The Echo Stations, which had been repaired before being handed over, were also in a poor state. Toilets were blocked and septic tanks were over flowing, windows were broken and in many places, geysers had not been switched off when the on-site water tanks ran dry, causing the elements inside to burn out.

As part of Corona, the SANDF has also deployed two engineering troops (platoon equivalents) to make some emergency repairs to the fencelines and prevent its further deterioration. However, border-crossers wishing to evade the Musina and Komatipoort ports-of-entry for whatever reason keep cutting the fence or re-opening previous breaks. Hlatswayo says they will have to do as best they can until the new financial year. He adds tender processes are underway to award new contracts for repairing an then maintaining the fences. This includes keeping the alarm system functional, clearing the area between the perimeter fences of vegetation and ensuring it remains clear; as well as preventing erosion along both the fence line and the adjacent road. While the road along Nabob is covered, it is very thinly metalled – 5mm of tar – and currently potholed in places. Erosion from water run-off is evident in many places. Along Kaftan erosion is severe. The dirt road used by patrols as well as resupply vehicles is badly rutted and in a poor state along most of its length from the Kruger National Park to the Swazi border, a distance of some 60km.
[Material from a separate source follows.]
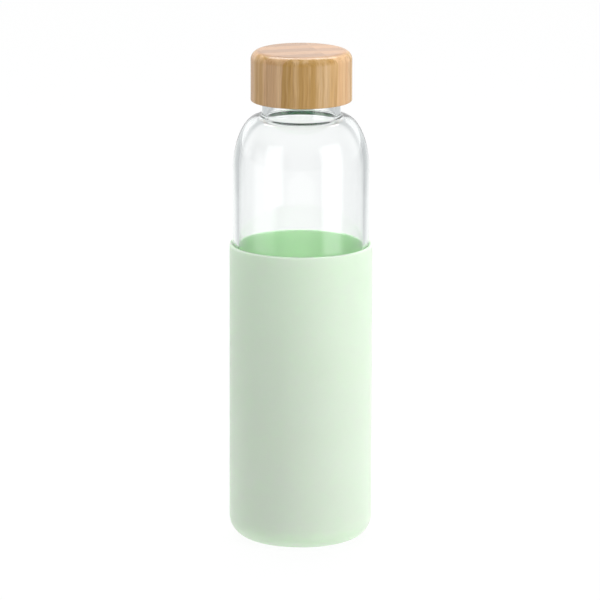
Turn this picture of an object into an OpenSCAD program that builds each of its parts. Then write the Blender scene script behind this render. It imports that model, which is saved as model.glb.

In February, the Chief of Joint Operations, Lieutenant General Themba Matanzima and his Chief Director for Operations, Rear Admiral Philip Schöultz, told Pariament some R5 million was needed this year on base repair, and R7 million to mend the fences.

Pic: A representative man-sided hole cut in the Nabob fence west of Musina in Limpopo. Here holes had been cut in both perimeter fences (the northern wire shown) as well as through the central obstacle than consists of the alarm wires running inside six coils of “danert” barbed wire, piled 3-2-1 (three parallel on the ground, two on top of that and one on top, forming a pyramid if viewed from the side). Rocks had been placed on the wire to facilitate ease of crossing. Note the cattle tracks in the foreground. Foot-and-mouth disease is endemic in the area and Limpopo farmers fear that cattle that come through the fence could pread the disease to the south, hereby wrecking the local meat and game industry.